Wilson-Gillem was in three shows, took part in workshops on acting techniques and had the opportunity to see every show going on this summer at the Hangar. The lab company includes actors of all ages and experience levels, he said. ”Being surrounded by so many talented actors in my program, I was able to learn a lot about their processes and the work that goes into acting.”

At the end of the program, he also worked with other lab actors and directors on a devised piece, “After Dark in Eden,” which they adapted from was the book of Enoch, found among the Dead Sea scrolls. The cast performed at the Ithaca Children's Garden and Wilson-Gillem played Enoch. “I led the audience and the actors through the garden for each scene in the play,” he said.

Grateful for the Summer Experience Grant, which helped him pay for rent and groceries, Wilson-Gillem said this is the first summer he hasn’t been either working to save money or taking classes.

“I’m really thankful that I’ve had this experience,” he said.

Aryan Khanna
Provided Khanna

Aryan Khanna ’23, an economics major, was able to work remotely – both in India and in Ithaca – for his summer internship with the Brookings Institution.
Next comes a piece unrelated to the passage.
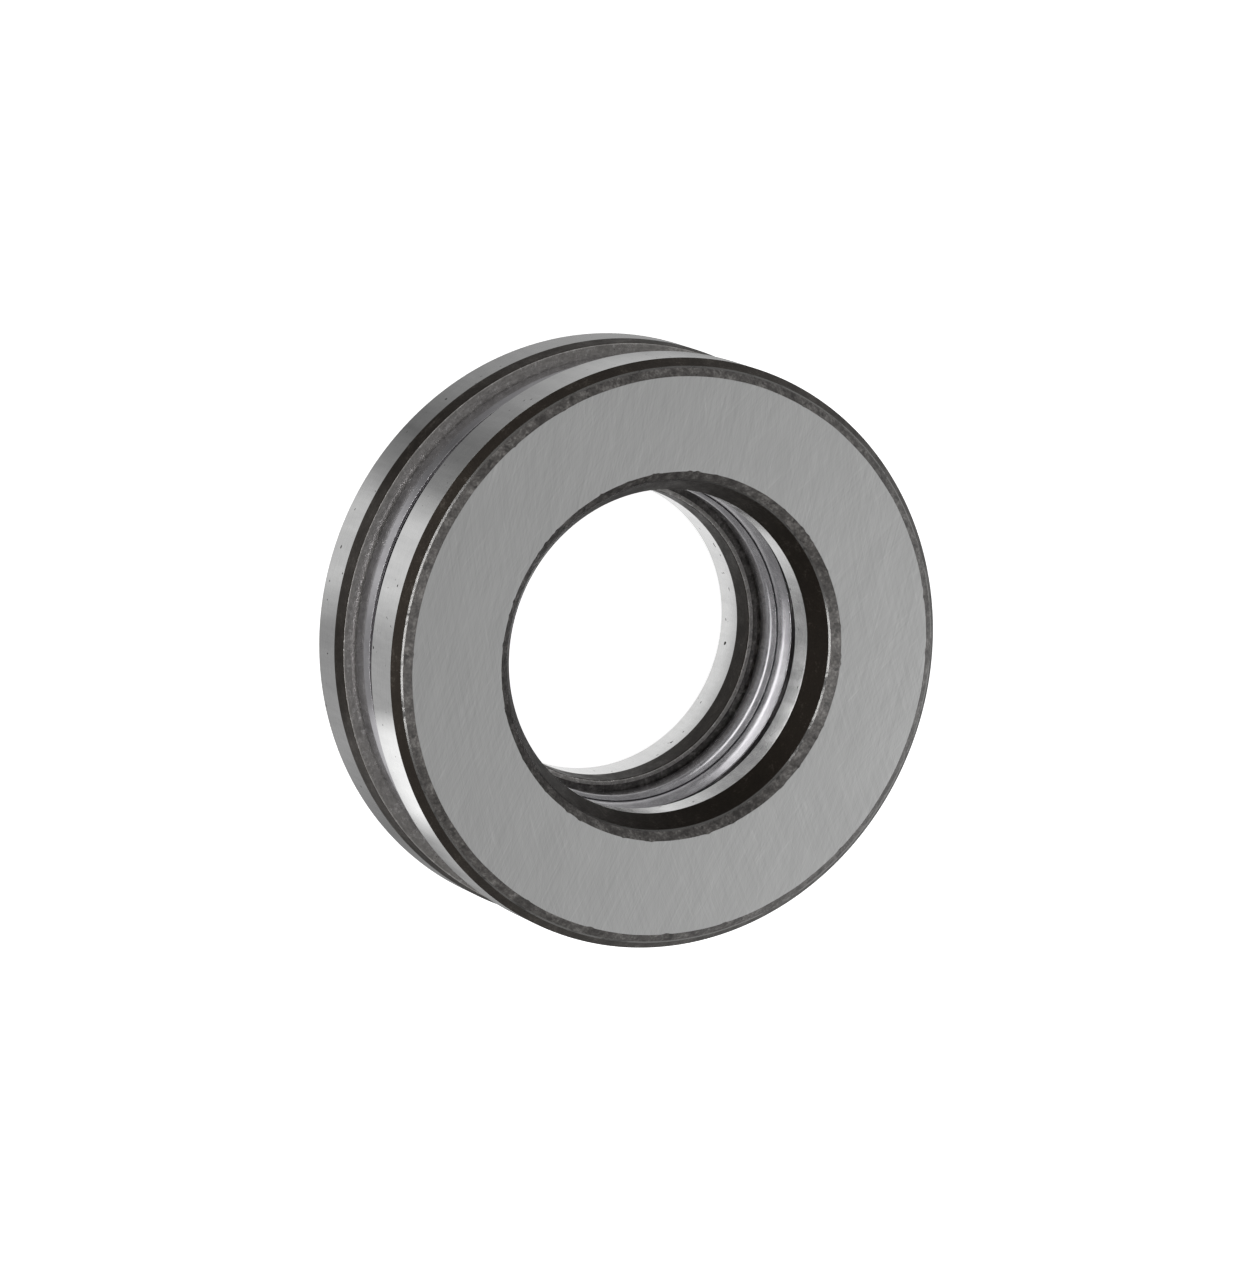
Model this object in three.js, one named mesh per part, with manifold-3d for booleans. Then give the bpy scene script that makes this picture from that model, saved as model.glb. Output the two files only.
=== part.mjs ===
// A single direction thrust ball bearing, 20 x 40 x 14 mm, lying flat.
// Millimetres, +Z up. The origin is on the bearing's axis, in the seating face of the lower washer.
// From the bottom: shaft washer, cage with its balls, housing washer.
import * as THREE from "three";
import { mergeVertices } from "three/addons/utils/BufferGeometryUtils.js";
import Module from "manifold-3d";

// Driving dimensions.
const HEIGHT = 14;
const OUTER_RADIUS = 20;
const SHAFT_WASHER_BORE = 10;
const HOUSING_WASHER_BORE = 11;
const WASHER_THICKNESS = 4.6;
const BALL_COUNT = 12;
const BALL_RADIUS = 3.572;
const PITCH_RADIUS = 14.95;
const RUNNING_GAP = 0.06; // between a ball and the bottom of its groove
const GROOVE_CONFORMITY = 1.08; // the groove's radius over the ball's

// The corners of the washers, from seat to race side. Each point is how far it lies in from the sharp corner:
// [along the radius, along the axis].
const SHAFT_CORNERS = {
  backBore: [[0.8, 0], [0.3, 0.15], [0, 0.49]],
  raceBore: [[0, 1.65], [0.12, 0]],
  backRim: [[0.9, 0], [0.4, 0.25], [0, 0.7]],
  raceRim: [[0, 1.25], [0.14, 0]],
};
const HOUSING_CORNERS = {
  backBore: [[1.5, 0], [0.86, 0.55], [0, 2.15]],
  raceBore: [[0, 0.6], [0.4, 0]],
  backRim: [[1.1, 0], [0.52, 0.42], [0, 1.12]],
  raceRim: [[0, 0.28], [0.28, 0]],
};

// The cage: two pressed shells of thin sheet, the lower one's rims closed over the upper one's.
const SHEET = 0.25;
const SHELL_FIT = 0.04; // between the rims of the two shells
const CAGE_BOTTOM = 4.75;
const CAGE_TOP = 8.7;
const CAGE_INNER = 10.8;
const CAGE_OUTER = 19.1;
const LOWER_RIM_TOP = 7.05;
const UPPER_RIM_FOOT = 5.4;
const BEND = 0.35; // outer radius of the shells' bends
const POCKET_RADIUS = 3.32;
const PUNCH_LENGTH = 2; // half of it on each side of the web's flat face

// Facets.
const TURN_SEGMENTS = 48;
const POCKET_SEGMENTS = 20;
const BALL_DETAIL = 2;
const GROOVE_STEPS = 8;
const BEND_STEPS = 3;

const groundSteel = new THREE.MeshStandardMaterial({ color: 0x9a9a98, roughness: 0.34, metalness: 1 });
const ballSteel = new THREE.MeshStandardMaterial({ color: 0xd6d8da, roughness: 0.06, metalness: 1 });
const pressedSteel = new THREE.MeshStandardMaterial({ color: 0x8a888c, roughness: 0.3, metalness: 1 });

const middle = HEIGHT / 2;

// Points on an arc in the (radius, height) plane, angles in degrees from the outward direction.
function arc(centreR, centreZ, radius, fromDegrees, toDegrees, steps) {
  return Array.from({ length: steps + 1 }, (_, i) => {
    const angle = THREE.MathUtils.degToRad(fromDegrees + ((toDegrees - fromDegrees) * i) / steps);
    return [centreR + radius * Math.cos(angle), centreZ + radius * Math.sin(angle)];
  });
}

// A body of revolution about Z from an outline of [radius, height] points.
function turned(outline) {
  const closed = [...outline, outline[0]].map(([r, z]) => new THREE.Vector2(r, z));
  return new THREE.LatheGeometry(closed, TURN_SEGMENTS).rotateX(Math.PI / 2);
}

// A washer with its flat seat at height 0 and its ball groove facing up.
function washer(bore, { backBore, raceBore, backRim, raceRim }) {
  const grooveRadius = BALL_RADIUS * GROOVE_CONFORMITY;
  const grooveBottom = middle - BALL_RADIUS - RUNNING_GAP;
  const grooveCentre = grooveBottom + grooveRadius;
  const grooveLip = THREE.MathUtils.radToDeg(Math.asin((WASHER_THICKNESS - grooveCentre) / grooveRadius));
  return turned([
    ...backRim.map(([r, z]) => [OUTER_RADIUS - r, z]),
    ...raceRim.map(([r, z]) => [OUTER_RADIUS - r, WASHER_THICKNESS - z]),
    ...arc(PITCH_RADIUS, grooveCentre, grooveRadius, grooveLip, -180 - grooveLip, GROOVE_STEPS),
    ...raceBore.toReversed().map(([r, z]) => [bore + r, WASHER_THICKNESS - z]),
    ...backBore.toReversed().map(([r, z]) => [bore + r, z]),
  ]);
}

// A pressed shell without its pockets: a flat ring at height 0 whose two edges bend up into rims.
function shellBlank({ inner, outer, rim }) {
  const inside = BEND - SHEET;
  return turned([
    ...arc(inner + BEND, BEND, BEND, 180, 270, BEND_STEPS),
    ...arc(outer - BEND, BEND, BEND, -90, 0, BEND_STEPS),
    [outer, rim],
    [outer - SHEET, rim],
    ...arc(outer - BEND, BEND, inside, 0, -90, BEND_STEPS),
    ...arc(inner + BEND, BEND, inside, 270, 180, BEND_STEPS),
    [inner + SHEET, rim],
    [inner, rim],
  ]);
}

const wasm = await Module();
wasm.setup();

// A geometry as a solid that can be cut.
function solid(geometry) {
  const bare = geometry.clone();
  bare.deleteAttribute("normal");
  bare.deleteAttribute("uv");
  const merged = mergeVertices(bare, 1e-4);
  return new wasm.Manifold(
    new wasm.Mesh({
      numProp: 3,
      vertProperties: merged.getAttribute("position").array,
      triVerts: new Uint32Array(merged.index.array),
    }),
  );
}

// A cut solid back as a geometry.
function geometryOf(cut) {
  const { vertProperties, triVerts } = cut.getMesh();
  const geometry = new THREE.BufferGeometry();
  geometry.setAttribute("position", new THREE.BufferAttribute(vertProperties, 3));
  geometry.setIndex(new THREE.BufferAttribute(triVerts, 1));
  geometry.computeVertexNormals();
  return geometry;
}

function ballAngle(index) {
  return (2 * Math.PI * index) / BALL_COUNT;
}

// A shell with a round pocket through its ring at every ball.
function shell(size) {
  let cut = solid(shellBlank(size));
  for (let i = 0; i < BALL_COUNT; i++) {
    const pocket = new THREE.CylinderGeometry(POCKET_RADIUS, POCKET_RADIUS, PUNCH_LENGTH, POCKET_SEGMENTS);
    pocket.rotateX(Math.PI / 2).translate(PITCH_RADIUS, 0, 0).rotateZ(ballAngle(i));
    cut = cut.subtract(solid(pocket));
  }
  return geometryOf(cut);
}

function mesh(name, geometry, material) {
  const made = new THREE.Mesh(geometry, material);
  made.name = name;
  return made;
}

const bearing = new THREE.Group();

bearing.add(mesh("shaft_washer", washer(SHAFT_WASHER_BORE, SHAFT_CORNERS), groundSteel));

const housingWasher = mesh("housing_washer", washer(HOUSING_WASHER_BORE, HOUSING_CORNERS), groundSteel);
housingWasher.rotation.x = Math.PI;
housingWasher.position.z = HEIGHT;
bearing.add(housingWasher);

const lowerShell = shell({
  inner: CAGE_INNER,
  outer: CAGE_OUTER,
  rim: LOWER_RIM_TOP - CAGE_BOTTOM,
});
const cageLower = mesh("cage_lower_shell", lowerShell, pressedSteel);
cageLower.position.z = CAGE_BOTTOM;
bearing.add(cageLower);

const upperShell = shell({
  inner: CAGE_INNER + SHEET + SHELL_FIT,
  outer: CAGE_OUTER - SHEET - SHELL_FIT,
  rim: CAGE_TOP - UPPER_RIM_FOOT,
});
const cageUpper = mesh("cage_upper_shell", upperShell, pressedSteel);
cageUpper.rotation.x = Math.PI;
cageUpper.position.z = CAGE_TOP;
bearing.add(cageUpper);

for (let i = 0; i < BALL_COUNT; i++) {
  const name = `ball_${String(i + 1).padStart(2, "0")}`;
  const ball = mesh(name, new THREE.IcosahedronGeometry(BALL_RADIUS, BALL_DETAIL), ballSteel);
  ball.rotation.z = ballAngle(i);
  ball.position.set(PITCH_RADIUS * Math.cos(ballAngle(i)), PITCH_RADIUS * Math.sin(ballAngle(i)), middle);
  bearing.add(ball);
}

export default bearing;
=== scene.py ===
"""A thrust ball bearing, 20 x 40 x 14 mm, lying on a pale floor.

Sizes are in millimetres until a mesh is made.
"""

import math
import random

import bmesh
import bpy
import numpy as np
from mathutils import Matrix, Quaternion, Vector


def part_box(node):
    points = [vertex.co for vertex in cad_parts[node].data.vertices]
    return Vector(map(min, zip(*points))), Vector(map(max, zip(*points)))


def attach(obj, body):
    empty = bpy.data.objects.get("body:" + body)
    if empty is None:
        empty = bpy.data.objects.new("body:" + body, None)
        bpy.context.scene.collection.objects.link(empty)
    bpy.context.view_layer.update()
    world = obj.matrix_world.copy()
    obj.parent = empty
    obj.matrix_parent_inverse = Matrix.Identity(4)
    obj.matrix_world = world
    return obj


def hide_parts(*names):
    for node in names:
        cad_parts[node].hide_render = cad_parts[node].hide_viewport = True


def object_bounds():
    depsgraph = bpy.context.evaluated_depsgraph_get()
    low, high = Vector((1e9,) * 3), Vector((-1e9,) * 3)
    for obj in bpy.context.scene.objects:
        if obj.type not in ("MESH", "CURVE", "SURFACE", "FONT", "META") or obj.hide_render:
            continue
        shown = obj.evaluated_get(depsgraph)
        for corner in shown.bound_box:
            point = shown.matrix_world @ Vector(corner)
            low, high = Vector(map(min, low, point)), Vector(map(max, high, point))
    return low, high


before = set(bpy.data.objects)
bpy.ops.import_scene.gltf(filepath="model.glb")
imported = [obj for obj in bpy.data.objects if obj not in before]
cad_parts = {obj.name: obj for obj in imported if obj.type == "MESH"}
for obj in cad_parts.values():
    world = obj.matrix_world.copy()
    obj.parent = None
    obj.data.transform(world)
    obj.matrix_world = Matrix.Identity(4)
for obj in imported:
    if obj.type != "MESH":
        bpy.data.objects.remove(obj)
CAD_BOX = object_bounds()
MM = 0.001

# What the frame gives.
LOW, HIGH = (np.array(corner) / MM for corner in CAD_BOX)
HEIGHT = HIGH[2] - LOW[2]
OUTER_RADIUS = HIGH[0]
MIDDLE = HEIGHT / 2
WASHER_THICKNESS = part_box("shaft_washer")[1].z / MM
CAGE_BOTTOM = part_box("cage_lower_shell")[0].z / MM
LOWER_RIM_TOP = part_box("cage_lower_shell")[1].z / MM
UPPER_RIM_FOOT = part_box("cage_upper_shell")[0].z / MM
CAGE_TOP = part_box("cage_upper_shell")[1].z / MM
CAGE_OUTER_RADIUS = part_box("cage_lower_shell")[1].x / MM
SHELL_STEP = CAGE_OUTER_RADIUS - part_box("cage_upper_shell")[1].x / MM  # from one shell's rims to the other's
BALLS = sorted(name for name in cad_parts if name.startswith("ball_"))
BALL_CENTRES = [sum(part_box(name), Vector()) / 2 / MM for name in BALLS]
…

“I want to know more about how humans, firms and governments make decisions,” Khanna said of his interests in behavioral economics. “I’m sure there’s something that guides the way people think.”

Khanna’s work with Brookings included updates to the Tiger Index, a tool created after the 2007-08 economic crisis that combines a host of economic indicators to track the economic situation in countries around the world.

He also worked closely with Eswar Prasad, Cornell’s Nandlal P. Tolani Senior Professor of International Trade Policy in economics, who is also a senior fellow at Brookings. Khanna helped with infographics for Prasad’s upcoming book on cryptocurrency and also did research on the effectiveness of India Stack, a software interface that gives people a digital identity to interact with governments, businesses, startups and developers securely and without paper or cash.

Khanna also started a blog this summer, The Lazy Econ, where he writes about “my experience with trying out different ideas and habits that have made me happier, smarter, or closer to financial freedom.”

Since the Brookings internship wasn’t paid, Khanna used the Summer Experience Grant to pay for his apartment and food, as well as computer expenses and subscriptions to online resources that he needed for his research.